>>>>

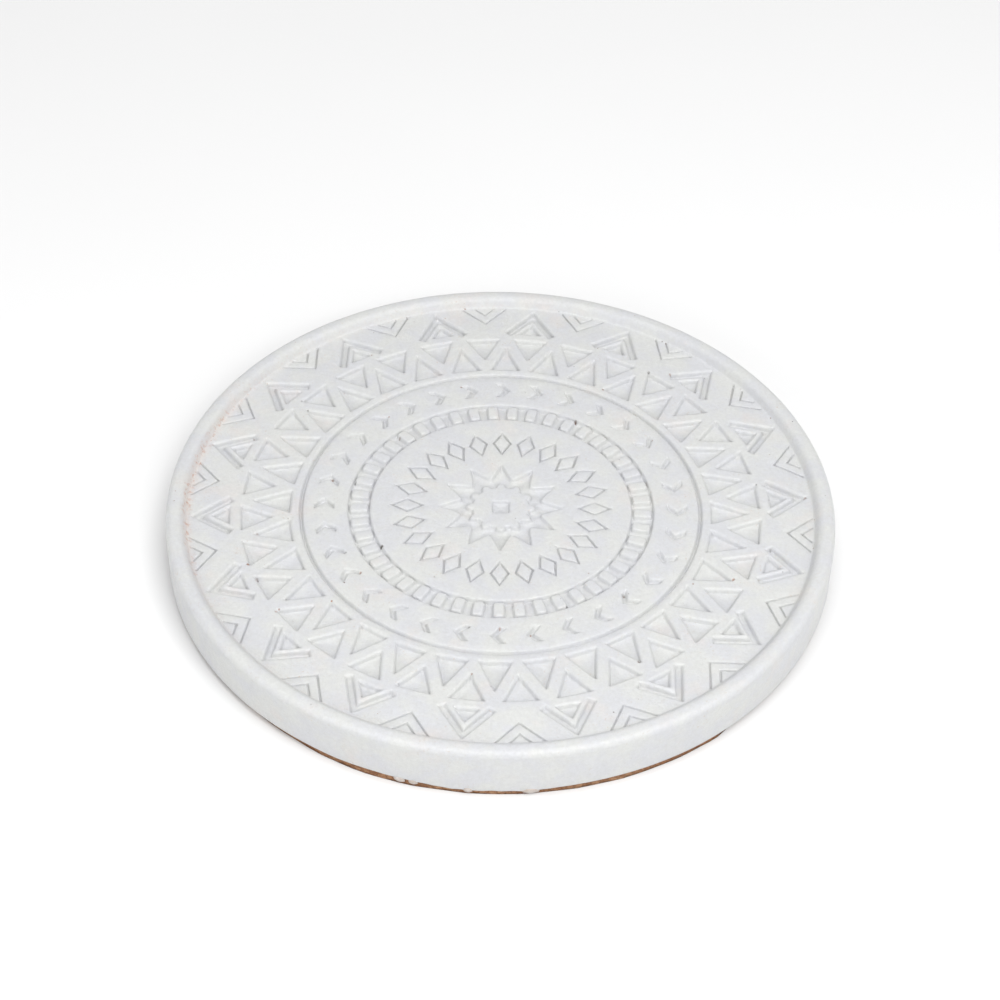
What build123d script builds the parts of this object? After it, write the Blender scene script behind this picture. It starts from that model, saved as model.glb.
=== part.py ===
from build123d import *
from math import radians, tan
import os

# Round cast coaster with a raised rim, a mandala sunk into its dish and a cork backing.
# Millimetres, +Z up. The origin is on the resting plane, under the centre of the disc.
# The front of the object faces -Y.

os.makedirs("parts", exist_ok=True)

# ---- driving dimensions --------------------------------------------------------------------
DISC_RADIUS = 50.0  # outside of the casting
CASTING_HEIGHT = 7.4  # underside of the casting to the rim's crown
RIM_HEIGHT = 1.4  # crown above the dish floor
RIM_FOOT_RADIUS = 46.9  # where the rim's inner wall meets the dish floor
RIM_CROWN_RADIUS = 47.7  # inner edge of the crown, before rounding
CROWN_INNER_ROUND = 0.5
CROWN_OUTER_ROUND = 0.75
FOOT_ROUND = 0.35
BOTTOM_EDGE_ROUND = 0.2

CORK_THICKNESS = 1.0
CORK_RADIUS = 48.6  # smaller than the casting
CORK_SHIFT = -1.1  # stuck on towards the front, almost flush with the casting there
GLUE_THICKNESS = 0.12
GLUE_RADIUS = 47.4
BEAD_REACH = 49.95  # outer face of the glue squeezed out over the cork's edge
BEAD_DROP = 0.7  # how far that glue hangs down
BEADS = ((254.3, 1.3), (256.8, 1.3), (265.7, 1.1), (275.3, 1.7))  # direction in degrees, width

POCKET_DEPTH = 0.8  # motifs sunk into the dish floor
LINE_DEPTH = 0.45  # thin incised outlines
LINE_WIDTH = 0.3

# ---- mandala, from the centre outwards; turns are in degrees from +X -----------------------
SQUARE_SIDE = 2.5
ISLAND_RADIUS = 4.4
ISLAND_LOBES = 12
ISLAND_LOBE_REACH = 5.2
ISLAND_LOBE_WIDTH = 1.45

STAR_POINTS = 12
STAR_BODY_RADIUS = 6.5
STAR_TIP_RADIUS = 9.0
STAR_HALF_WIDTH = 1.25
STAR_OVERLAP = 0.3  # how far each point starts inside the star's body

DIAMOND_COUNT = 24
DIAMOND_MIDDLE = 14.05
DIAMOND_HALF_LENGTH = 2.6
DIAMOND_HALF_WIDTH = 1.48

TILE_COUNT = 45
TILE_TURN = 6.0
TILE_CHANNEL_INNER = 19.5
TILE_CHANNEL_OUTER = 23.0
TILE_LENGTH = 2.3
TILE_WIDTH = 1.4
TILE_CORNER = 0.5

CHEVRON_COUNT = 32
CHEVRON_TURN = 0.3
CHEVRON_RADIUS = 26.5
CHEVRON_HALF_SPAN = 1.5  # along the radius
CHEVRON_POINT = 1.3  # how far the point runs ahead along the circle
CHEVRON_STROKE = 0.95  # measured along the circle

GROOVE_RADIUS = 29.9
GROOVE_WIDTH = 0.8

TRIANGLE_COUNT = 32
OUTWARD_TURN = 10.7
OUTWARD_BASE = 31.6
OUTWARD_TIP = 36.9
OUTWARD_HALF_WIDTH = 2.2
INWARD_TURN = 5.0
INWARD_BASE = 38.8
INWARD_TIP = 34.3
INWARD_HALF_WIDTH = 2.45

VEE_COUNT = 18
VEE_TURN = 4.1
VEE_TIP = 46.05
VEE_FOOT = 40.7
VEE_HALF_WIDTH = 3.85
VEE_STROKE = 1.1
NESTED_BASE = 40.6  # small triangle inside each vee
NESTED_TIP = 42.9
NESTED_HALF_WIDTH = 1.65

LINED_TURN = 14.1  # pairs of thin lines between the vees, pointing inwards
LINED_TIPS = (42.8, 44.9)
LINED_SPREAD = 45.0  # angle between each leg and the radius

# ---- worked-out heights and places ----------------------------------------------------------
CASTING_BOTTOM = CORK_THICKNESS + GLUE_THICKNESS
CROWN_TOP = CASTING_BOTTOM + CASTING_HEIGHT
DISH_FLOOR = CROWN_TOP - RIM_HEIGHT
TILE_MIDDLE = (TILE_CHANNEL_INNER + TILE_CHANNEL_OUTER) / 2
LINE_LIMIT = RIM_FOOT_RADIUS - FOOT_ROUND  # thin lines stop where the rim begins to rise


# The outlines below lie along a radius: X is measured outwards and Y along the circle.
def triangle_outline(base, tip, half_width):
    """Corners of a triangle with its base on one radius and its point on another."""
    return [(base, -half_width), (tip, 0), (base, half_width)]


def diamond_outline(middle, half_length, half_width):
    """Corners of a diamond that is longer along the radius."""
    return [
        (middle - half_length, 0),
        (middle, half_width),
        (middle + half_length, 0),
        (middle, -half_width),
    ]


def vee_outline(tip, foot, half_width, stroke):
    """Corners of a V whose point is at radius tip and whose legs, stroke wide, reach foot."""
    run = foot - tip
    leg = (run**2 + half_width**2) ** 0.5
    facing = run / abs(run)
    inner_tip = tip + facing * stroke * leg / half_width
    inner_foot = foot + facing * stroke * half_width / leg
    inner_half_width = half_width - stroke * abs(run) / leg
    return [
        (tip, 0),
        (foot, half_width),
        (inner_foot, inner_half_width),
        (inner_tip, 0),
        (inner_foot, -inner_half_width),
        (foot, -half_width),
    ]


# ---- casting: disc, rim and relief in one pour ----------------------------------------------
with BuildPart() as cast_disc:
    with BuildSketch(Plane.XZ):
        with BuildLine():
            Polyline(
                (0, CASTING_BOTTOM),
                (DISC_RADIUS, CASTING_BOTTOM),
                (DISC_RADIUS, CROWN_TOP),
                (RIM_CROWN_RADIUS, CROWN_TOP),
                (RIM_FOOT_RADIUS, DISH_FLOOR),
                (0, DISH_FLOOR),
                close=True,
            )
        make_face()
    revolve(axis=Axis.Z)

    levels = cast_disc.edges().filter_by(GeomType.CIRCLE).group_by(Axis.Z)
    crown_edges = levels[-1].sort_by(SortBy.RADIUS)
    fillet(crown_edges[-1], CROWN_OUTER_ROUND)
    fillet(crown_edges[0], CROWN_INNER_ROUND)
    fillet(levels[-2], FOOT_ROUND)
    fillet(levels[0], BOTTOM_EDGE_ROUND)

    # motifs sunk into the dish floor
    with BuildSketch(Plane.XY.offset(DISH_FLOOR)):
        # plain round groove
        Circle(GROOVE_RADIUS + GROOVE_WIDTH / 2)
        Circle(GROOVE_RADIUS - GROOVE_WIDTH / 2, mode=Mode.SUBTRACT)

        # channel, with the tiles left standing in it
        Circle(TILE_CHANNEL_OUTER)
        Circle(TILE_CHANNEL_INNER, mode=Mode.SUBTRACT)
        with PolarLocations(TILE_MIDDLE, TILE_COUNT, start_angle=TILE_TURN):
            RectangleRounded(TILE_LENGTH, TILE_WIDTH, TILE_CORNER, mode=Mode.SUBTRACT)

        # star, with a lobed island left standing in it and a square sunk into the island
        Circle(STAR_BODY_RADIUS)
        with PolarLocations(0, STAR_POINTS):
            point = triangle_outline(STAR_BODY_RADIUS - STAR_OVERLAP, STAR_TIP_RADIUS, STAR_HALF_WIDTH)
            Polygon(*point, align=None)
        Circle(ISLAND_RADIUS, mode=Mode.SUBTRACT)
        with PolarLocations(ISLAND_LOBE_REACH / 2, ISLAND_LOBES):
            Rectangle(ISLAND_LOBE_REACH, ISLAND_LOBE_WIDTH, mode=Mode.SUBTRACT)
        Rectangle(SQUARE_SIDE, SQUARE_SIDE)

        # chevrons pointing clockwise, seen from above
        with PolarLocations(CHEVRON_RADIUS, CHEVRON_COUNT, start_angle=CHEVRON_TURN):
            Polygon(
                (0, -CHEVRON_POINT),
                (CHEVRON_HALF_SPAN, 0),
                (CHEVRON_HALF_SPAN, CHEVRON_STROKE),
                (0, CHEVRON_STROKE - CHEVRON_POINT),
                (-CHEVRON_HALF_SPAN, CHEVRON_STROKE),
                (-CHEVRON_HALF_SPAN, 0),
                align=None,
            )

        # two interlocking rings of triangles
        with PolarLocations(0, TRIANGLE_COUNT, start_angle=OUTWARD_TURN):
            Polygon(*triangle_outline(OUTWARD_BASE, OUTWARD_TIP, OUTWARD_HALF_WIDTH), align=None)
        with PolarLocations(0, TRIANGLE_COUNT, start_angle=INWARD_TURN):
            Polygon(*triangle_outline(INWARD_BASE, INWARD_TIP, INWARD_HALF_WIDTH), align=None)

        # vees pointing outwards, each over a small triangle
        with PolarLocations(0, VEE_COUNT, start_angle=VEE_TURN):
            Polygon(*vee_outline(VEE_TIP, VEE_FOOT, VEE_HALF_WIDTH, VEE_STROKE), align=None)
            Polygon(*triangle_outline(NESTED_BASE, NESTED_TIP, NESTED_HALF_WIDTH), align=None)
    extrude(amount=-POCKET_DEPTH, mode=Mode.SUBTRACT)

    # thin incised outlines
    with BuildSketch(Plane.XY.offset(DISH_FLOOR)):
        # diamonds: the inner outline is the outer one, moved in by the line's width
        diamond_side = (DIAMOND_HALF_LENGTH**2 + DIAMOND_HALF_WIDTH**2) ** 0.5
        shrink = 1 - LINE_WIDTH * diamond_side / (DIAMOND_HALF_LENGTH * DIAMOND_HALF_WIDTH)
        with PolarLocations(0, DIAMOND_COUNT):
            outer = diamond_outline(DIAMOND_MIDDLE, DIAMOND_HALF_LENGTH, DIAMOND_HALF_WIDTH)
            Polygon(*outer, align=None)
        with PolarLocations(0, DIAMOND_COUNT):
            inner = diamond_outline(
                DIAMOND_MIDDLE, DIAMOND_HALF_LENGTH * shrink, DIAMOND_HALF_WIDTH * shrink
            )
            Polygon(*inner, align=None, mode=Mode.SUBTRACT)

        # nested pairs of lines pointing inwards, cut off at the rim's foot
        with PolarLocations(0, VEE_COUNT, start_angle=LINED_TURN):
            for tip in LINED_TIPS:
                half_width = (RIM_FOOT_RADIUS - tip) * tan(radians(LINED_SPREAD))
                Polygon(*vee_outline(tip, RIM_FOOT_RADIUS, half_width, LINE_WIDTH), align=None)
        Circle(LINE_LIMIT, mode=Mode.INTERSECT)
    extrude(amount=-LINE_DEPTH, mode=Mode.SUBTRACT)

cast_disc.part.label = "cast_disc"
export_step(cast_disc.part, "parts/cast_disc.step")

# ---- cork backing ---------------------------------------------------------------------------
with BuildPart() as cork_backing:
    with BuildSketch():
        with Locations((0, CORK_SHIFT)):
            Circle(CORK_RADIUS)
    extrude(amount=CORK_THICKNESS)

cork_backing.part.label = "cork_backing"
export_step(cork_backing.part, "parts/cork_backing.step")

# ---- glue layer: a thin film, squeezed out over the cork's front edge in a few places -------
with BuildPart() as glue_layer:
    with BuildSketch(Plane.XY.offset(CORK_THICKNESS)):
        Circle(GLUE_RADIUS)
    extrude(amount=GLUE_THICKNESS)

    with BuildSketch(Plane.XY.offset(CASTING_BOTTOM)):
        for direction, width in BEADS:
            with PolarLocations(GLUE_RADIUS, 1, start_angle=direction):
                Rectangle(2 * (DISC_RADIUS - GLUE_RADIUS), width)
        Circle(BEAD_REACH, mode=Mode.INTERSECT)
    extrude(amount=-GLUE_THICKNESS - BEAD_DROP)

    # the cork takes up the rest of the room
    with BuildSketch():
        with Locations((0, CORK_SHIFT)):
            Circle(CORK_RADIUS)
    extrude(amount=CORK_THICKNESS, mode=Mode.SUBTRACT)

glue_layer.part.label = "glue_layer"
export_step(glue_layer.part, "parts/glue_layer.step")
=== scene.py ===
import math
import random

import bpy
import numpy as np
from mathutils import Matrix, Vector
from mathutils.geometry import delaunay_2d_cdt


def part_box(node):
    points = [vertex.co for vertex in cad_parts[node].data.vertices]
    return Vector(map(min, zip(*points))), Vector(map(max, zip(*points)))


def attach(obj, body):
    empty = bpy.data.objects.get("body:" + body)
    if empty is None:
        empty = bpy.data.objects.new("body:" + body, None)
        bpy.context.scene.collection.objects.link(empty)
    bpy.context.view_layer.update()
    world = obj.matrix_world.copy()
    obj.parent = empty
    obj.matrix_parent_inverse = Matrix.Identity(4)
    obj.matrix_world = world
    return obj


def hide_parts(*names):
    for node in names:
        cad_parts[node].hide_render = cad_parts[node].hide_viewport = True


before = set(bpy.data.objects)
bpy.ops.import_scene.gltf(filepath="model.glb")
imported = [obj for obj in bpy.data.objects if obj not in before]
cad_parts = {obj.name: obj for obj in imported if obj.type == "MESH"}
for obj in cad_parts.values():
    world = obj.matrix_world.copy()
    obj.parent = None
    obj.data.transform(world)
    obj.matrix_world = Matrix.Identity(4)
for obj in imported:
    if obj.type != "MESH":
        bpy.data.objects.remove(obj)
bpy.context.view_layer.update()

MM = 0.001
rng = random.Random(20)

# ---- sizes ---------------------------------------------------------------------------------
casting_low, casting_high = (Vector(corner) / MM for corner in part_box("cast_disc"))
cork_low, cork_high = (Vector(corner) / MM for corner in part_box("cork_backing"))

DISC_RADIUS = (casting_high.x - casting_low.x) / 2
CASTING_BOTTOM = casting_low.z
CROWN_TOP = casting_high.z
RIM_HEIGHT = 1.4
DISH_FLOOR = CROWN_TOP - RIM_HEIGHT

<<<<
>>>>

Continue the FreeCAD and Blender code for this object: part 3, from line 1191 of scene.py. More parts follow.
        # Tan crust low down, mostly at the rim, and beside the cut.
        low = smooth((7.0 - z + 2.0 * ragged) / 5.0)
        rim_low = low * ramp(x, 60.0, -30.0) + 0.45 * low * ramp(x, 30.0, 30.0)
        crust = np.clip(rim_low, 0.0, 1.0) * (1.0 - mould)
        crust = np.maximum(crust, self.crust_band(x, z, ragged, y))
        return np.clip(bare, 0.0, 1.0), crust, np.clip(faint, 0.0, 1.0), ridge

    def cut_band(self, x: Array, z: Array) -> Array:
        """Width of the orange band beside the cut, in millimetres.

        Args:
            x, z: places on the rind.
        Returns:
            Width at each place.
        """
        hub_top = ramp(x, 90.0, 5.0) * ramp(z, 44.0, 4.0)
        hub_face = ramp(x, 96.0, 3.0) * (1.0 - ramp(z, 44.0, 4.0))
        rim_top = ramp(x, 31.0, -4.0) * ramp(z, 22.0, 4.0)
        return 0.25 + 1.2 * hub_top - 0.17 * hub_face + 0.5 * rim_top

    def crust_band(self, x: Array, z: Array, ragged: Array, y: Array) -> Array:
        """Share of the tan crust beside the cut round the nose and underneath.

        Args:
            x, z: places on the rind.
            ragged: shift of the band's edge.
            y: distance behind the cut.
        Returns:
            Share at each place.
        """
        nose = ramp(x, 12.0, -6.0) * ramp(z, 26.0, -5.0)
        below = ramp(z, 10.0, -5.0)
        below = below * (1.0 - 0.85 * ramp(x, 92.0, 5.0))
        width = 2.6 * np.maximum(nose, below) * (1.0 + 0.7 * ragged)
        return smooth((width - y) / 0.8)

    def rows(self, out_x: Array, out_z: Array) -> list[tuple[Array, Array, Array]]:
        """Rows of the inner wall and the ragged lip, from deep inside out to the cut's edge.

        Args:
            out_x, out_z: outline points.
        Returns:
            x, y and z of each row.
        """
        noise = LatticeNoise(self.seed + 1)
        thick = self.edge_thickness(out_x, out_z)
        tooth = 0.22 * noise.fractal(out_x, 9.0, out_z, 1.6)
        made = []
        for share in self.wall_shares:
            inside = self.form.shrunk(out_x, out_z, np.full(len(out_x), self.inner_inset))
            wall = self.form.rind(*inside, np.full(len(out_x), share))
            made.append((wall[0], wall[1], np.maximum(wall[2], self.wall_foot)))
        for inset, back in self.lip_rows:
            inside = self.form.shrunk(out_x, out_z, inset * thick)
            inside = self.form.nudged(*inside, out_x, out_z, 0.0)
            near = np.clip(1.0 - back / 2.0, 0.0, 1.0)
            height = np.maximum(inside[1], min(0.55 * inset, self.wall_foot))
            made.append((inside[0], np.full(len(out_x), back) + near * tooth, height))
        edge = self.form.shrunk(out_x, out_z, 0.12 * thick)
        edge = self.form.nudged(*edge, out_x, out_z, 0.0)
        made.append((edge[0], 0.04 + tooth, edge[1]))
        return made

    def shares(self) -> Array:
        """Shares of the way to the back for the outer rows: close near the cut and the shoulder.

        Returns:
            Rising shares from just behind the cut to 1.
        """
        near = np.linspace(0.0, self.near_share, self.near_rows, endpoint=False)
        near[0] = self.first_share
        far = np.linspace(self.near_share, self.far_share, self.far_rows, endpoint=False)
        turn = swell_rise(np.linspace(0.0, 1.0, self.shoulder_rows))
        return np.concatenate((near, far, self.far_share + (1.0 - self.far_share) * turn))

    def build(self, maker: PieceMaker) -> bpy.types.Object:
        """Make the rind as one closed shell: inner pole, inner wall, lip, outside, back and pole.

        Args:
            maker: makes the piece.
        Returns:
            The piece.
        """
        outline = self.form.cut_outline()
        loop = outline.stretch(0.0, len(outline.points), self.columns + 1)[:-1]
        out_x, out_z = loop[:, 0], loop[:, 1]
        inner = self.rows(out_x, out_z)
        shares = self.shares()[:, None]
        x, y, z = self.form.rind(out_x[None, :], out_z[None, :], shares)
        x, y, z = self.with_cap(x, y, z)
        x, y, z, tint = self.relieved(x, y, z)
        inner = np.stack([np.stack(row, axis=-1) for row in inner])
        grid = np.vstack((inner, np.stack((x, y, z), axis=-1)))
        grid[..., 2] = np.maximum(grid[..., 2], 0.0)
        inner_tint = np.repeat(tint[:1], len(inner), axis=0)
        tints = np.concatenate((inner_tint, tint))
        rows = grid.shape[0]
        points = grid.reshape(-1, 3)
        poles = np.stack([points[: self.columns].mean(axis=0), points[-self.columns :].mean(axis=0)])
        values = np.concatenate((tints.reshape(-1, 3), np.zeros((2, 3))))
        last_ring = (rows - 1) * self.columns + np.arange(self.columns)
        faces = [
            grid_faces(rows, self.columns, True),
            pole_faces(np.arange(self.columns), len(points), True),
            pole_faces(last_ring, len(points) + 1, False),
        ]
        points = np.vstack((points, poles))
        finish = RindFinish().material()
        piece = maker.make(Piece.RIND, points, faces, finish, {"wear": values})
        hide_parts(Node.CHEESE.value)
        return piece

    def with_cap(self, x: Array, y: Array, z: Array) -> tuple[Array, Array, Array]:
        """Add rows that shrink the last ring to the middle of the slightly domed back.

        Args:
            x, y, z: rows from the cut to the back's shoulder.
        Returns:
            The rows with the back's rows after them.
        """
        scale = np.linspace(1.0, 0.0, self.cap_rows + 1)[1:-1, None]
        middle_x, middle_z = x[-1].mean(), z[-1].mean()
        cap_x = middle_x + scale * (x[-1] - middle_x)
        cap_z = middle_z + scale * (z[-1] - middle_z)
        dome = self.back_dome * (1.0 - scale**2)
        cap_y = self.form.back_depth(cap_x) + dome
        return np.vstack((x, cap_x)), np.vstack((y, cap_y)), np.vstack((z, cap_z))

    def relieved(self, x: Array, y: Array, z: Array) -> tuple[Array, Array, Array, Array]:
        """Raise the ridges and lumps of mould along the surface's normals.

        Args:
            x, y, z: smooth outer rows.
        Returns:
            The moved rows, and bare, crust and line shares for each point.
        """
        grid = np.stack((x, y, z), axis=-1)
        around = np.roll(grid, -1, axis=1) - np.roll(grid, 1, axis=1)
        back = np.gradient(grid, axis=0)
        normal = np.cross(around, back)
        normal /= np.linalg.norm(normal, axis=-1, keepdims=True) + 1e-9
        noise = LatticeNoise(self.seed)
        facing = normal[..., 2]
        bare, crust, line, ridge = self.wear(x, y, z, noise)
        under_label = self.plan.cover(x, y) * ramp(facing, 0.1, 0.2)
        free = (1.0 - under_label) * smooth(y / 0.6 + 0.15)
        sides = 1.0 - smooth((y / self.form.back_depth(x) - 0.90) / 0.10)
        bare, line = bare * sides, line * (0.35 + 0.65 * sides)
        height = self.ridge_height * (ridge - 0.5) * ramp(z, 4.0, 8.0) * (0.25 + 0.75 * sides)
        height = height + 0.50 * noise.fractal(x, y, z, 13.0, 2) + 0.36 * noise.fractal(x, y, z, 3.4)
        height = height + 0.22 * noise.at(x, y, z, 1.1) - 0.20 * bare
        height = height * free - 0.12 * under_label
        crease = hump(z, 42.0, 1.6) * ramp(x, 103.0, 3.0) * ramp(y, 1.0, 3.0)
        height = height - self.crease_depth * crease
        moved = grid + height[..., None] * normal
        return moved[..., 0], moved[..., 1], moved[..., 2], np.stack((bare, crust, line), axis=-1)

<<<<
>>>>

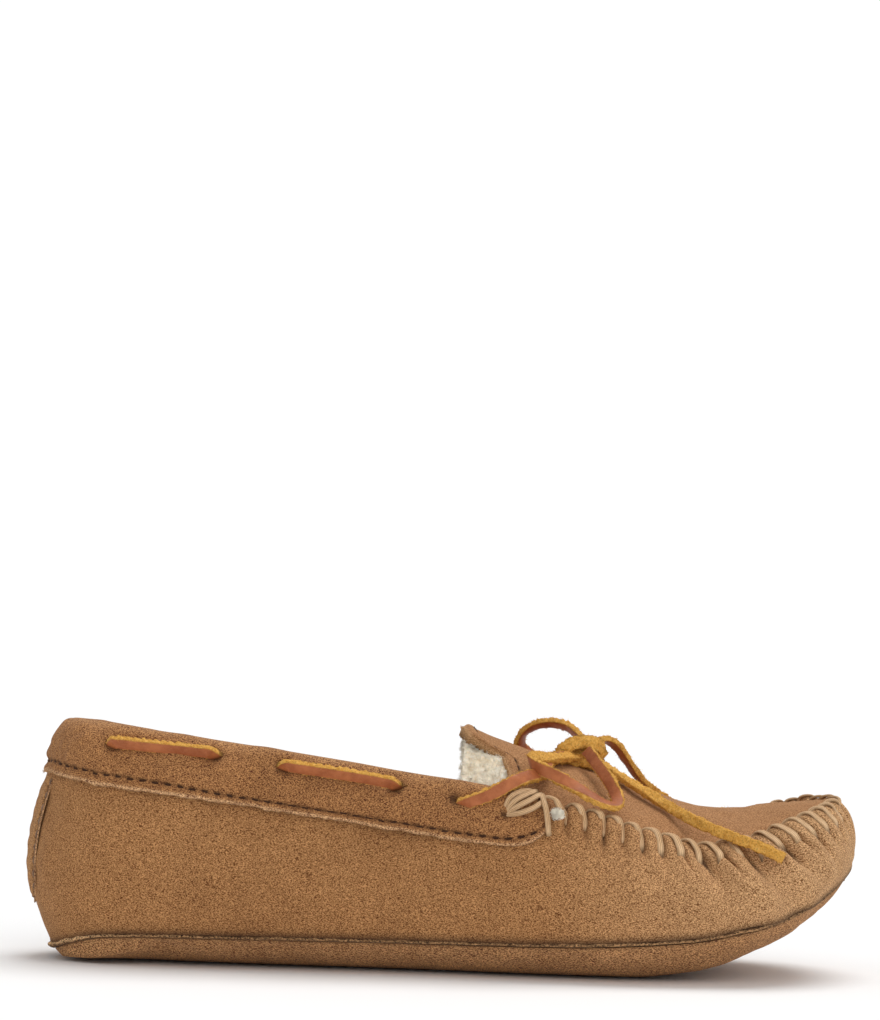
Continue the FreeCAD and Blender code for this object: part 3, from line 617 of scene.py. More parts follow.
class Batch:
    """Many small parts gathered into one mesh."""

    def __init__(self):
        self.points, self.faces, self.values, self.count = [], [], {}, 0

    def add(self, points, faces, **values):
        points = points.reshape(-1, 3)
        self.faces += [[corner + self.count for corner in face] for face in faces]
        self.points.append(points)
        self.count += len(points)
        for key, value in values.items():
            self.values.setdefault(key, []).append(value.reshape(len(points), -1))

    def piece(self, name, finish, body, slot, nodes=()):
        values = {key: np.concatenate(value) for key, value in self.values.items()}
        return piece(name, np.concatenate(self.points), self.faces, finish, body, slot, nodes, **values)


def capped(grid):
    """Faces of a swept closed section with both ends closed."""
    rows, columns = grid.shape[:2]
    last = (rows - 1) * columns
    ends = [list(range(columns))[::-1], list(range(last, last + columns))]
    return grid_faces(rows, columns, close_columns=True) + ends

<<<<

WHAT YOU NEED TO DO —
The required output is an exact reproduction of the lines starting at the one that contains "# the cork takes up the rest of the room" and ending at the one that contains "rng = random.Random(20)". Both boundary lines belong to it.

WRITTEN REPLY —
    # the cork takes up the rest of the room
    with BuildSketch():
        with Locations((0, CORK_SHIFT)):
            Circle(CORK_RADIUS)
    extrude(amount=CORK_THICKNESS, mode=Mode.SUBTRACT)

glue_layer.part.label = "glue_layer"
export_step(glue_layer.part, "parts/glue_layer.step")
=== scene.py ===
import math
import random

import bpy
import numpy as np
from mathutils import Matrix, Vector
from mathutils.geometry import delaunay_2d_cdt


def part_box(node):
    points = [vertex.co for vertex in cad_parts[node].data.vertices]
    return Vector(map(min, zip(*points))), Vector(map(max, zip(*points)))


def attach(obj, body):
    empty = bpy.data.objects.get("body:" + body)
    if empty is None:
        empty = bpy.data.objects.new("body:" + body, None)
        bpy.context.scene.collection.objects.link(empty)
    bpy.context.view_layer.update()
    world = obj.matrix_world.copy()
    obj.parent = empty
    obj.matrix_parent_inverse = Matrix.Identity(4)
    obj.matrix_world = world
    return obj


def hide_parts(*names):
    for node in names:
        cad_parts[node].hide_render = cad_parts[node].hide_viewport = True


before = set(bpy.data.objects)
bpy.ops.import_scene.gltf(filepath="model.glb")
imported = [obj for obj in bpy.data.objects if obj not in before]
cad_parts = {obj.name: obj for obj in imported if obj.type == "MESH"}
for obj in cad_parts.values():
    world = obj.matrix_world.copy()
    obj.parent = None
    obj.data.transform(world)
    obj.matrix_world = Matrix.Identity(4)
for obj in imported:
    if obj.type != "MESH":
        bpy.data.objects.remove(obj)
bpy.context.view_layer.update()

MM = 0.001
rng = random.Random(20)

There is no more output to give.